EXERCISE PROMPT =
Extract the lines from the first line of the records below through the line containing "mesh.materials.append(material)", inclusive, and reproduce them exactly as written.

LISTED RECORDS =

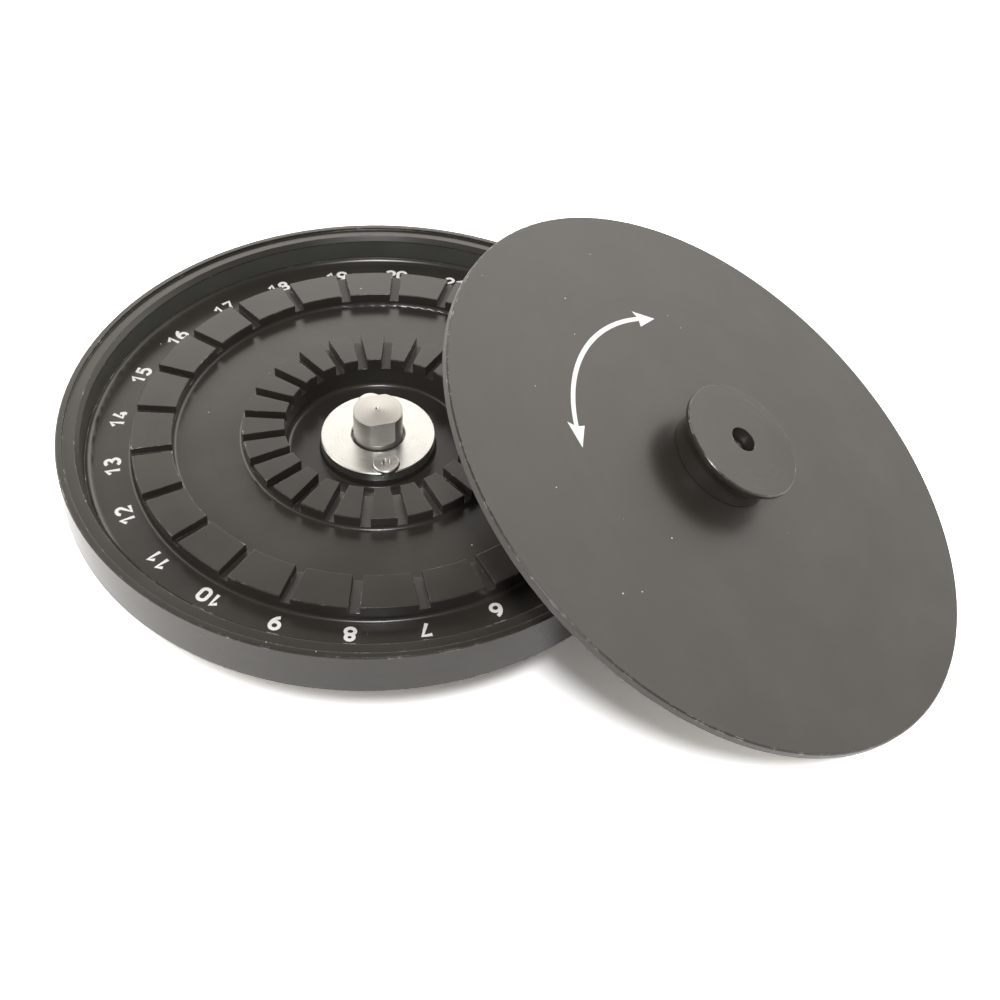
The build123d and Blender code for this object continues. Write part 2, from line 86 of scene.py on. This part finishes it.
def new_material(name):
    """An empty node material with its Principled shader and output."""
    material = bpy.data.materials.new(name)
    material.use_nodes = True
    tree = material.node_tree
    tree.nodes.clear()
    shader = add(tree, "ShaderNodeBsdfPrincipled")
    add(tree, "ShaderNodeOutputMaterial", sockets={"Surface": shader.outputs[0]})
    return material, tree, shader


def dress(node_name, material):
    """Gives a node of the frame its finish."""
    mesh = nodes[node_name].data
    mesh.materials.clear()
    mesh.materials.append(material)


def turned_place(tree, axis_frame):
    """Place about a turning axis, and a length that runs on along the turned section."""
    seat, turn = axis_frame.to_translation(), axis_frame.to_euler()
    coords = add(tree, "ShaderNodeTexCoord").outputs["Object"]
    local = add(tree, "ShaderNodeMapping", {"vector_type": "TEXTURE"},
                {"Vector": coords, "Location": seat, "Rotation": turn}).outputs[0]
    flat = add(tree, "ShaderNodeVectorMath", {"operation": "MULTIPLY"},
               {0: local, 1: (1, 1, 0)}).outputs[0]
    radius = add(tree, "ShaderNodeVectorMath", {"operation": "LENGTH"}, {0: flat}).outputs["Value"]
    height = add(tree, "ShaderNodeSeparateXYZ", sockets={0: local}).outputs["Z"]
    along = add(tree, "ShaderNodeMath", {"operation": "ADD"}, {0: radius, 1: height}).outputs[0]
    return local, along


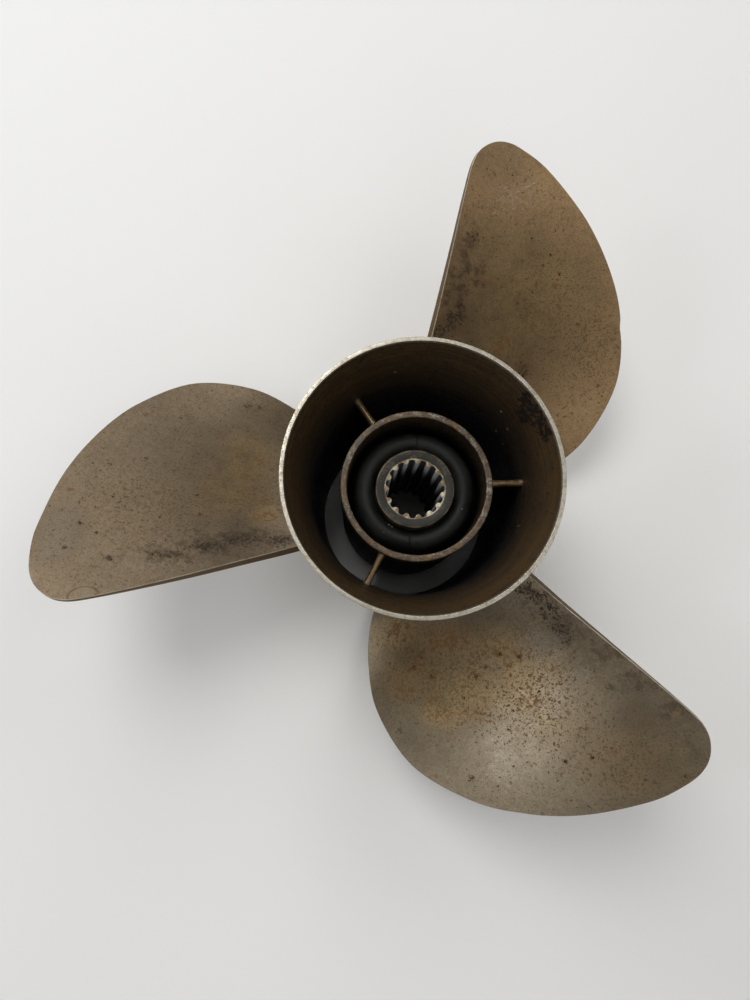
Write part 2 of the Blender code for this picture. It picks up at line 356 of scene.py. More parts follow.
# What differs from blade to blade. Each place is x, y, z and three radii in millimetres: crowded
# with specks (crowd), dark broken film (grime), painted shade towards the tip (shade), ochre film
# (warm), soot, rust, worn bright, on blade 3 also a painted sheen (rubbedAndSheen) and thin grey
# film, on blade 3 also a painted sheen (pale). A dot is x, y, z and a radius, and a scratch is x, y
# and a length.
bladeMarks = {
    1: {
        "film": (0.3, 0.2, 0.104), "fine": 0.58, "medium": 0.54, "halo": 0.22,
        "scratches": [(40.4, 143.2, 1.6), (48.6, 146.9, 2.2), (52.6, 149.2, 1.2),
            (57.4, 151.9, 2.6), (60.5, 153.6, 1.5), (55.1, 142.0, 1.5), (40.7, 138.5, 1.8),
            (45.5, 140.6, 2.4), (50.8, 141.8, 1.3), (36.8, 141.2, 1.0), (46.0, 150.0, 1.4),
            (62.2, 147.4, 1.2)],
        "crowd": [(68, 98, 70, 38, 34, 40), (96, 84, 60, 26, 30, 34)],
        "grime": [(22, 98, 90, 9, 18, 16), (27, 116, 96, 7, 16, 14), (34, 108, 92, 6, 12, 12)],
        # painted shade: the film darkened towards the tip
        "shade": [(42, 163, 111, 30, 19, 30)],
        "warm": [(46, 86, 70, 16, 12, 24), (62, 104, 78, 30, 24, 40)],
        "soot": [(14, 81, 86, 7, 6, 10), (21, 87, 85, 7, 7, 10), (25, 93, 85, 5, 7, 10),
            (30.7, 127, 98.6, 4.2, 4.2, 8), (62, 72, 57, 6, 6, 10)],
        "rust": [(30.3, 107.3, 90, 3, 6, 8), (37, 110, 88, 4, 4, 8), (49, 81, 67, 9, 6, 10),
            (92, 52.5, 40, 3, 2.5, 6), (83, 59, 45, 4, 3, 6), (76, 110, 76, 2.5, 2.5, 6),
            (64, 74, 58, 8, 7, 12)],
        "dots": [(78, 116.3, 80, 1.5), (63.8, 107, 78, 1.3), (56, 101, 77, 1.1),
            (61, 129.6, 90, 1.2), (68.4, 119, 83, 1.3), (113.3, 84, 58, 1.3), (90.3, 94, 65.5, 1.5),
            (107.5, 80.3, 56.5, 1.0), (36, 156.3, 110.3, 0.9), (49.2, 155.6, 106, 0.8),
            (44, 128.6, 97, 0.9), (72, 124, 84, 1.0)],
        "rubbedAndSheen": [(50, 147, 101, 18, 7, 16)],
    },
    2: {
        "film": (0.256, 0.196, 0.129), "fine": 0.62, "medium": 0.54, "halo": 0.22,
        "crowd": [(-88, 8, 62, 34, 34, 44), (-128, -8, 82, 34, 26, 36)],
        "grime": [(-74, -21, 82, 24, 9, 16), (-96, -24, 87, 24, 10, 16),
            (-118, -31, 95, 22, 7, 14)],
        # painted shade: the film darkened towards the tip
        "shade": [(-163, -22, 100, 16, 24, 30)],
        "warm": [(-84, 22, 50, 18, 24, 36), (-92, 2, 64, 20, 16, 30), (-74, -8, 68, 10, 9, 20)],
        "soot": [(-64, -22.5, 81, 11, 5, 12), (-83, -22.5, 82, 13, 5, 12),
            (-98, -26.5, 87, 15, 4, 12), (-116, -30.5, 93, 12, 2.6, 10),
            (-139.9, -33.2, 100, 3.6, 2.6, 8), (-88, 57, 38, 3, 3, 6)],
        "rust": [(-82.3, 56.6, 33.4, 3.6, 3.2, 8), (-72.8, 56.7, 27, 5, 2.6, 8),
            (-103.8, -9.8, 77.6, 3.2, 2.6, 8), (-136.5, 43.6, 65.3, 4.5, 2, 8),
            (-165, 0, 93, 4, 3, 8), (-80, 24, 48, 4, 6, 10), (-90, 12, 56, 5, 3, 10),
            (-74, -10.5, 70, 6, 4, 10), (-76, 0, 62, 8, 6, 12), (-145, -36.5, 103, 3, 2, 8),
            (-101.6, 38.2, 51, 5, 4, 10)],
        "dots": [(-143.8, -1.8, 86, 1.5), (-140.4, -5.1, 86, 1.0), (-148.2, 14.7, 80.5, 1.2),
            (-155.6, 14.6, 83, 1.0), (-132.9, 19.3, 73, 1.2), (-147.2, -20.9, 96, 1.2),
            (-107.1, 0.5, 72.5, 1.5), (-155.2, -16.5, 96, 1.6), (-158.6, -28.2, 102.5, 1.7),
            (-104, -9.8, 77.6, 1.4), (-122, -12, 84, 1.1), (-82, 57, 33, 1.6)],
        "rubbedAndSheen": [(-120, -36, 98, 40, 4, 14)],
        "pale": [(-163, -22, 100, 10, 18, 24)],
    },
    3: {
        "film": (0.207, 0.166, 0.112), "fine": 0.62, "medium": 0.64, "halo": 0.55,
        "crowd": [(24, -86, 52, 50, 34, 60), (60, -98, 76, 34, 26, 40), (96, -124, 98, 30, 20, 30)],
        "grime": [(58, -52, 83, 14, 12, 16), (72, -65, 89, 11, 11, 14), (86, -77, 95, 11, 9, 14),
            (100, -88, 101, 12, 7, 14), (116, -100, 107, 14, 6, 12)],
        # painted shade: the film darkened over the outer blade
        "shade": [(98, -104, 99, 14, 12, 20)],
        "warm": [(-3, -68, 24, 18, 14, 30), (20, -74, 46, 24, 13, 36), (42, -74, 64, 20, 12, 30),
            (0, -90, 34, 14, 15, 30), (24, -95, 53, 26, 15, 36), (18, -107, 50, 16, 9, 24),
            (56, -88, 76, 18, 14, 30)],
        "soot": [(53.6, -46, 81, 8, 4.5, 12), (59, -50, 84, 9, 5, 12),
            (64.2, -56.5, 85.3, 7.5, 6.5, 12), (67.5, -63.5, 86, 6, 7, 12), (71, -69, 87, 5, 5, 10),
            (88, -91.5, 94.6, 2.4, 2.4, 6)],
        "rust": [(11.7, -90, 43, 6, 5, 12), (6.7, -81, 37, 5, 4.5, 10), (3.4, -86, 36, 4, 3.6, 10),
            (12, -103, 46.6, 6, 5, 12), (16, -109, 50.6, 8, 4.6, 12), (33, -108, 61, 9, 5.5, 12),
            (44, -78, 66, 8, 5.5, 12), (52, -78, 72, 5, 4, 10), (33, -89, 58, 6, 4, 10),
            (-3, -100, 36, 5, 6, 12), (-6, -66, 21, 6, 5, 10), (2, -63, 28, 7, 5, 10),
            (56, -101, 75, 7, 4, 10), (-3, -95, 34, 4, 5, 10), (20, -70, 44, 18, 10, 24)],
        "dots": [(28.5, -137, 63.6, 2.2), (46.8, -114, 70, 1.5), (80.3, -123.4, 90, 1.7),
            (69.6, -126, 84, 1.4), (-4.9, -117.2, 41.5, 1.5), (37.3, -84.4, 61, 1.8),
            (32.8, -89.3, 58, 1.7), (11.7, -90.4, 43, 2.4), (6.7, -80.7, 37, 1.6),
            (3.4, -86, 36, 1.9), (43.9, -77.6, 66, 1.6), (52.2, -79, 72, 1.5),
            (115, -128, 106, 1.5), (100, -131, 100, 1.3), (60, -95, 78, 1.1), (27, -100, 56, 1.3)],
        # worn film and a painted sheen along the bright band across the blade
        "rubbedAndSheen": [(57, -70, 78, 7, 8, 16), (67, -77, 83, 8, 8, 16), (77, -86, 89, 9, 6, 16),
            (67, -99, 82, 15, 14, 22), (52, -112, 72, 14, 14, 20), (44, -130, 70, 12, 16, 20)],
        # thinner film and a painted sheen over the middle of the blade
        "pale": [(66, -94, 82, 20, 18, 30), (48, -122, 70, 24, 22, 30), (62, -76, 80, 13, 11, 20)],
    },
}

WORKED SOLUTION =
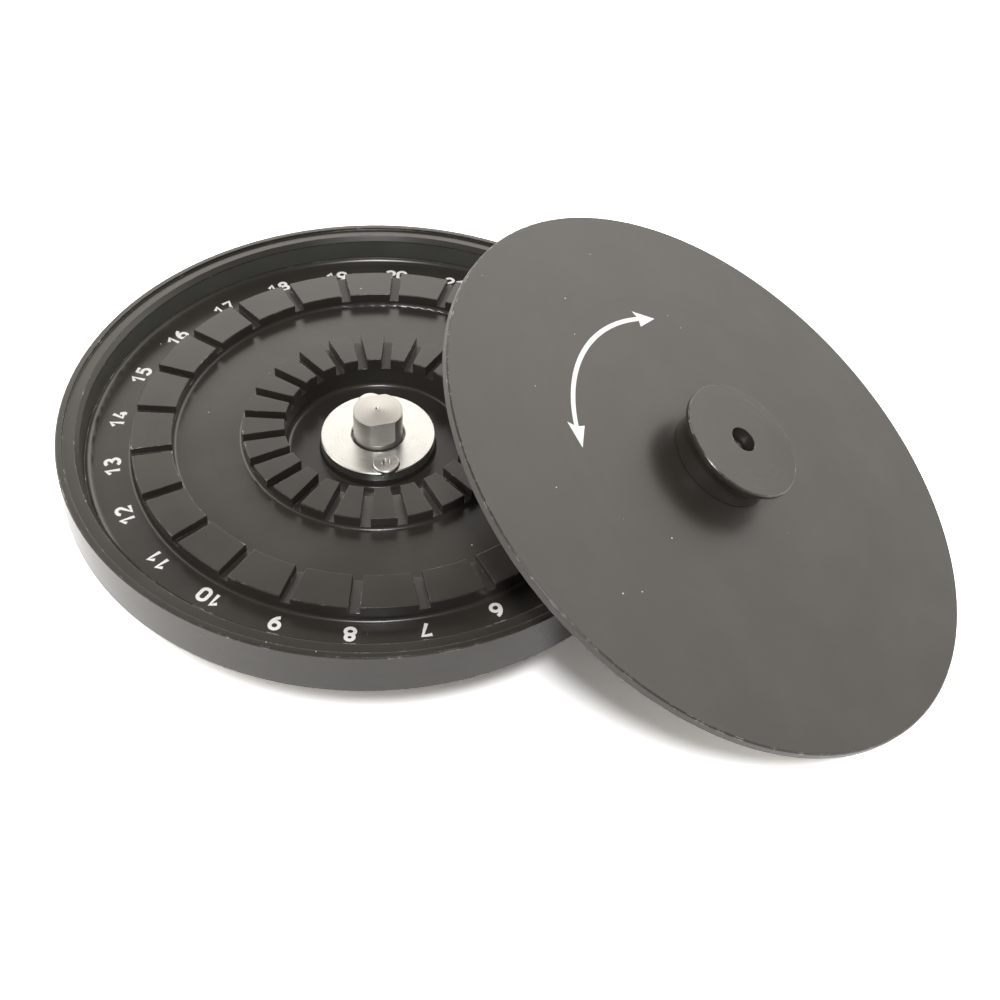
The build123d and Blender code for this object continues. Write part 2, from line 86 of scene.py on. This part finishes it.
def new_material(name):
    """An empty node material with its Principled shader and output."""
    material = bpy.data.materials.new(name)
    material.use_nodes = True
    tree = material.node_tree
    tree.nodes.clear()
    shader = add(tree, "ShaderNodeBsdfPrincipled")
    add(tree, "ShaderNodeOutputMaterial", sockets={"Surface": shader.outputs[0]})
    return material, tree, shader


def dress(node_name, material):
    """Gives a node of the frame its finish."""
    mesh = nodes[node_name].data
    mesh.materials.clear()
    mesh.materials.append(material)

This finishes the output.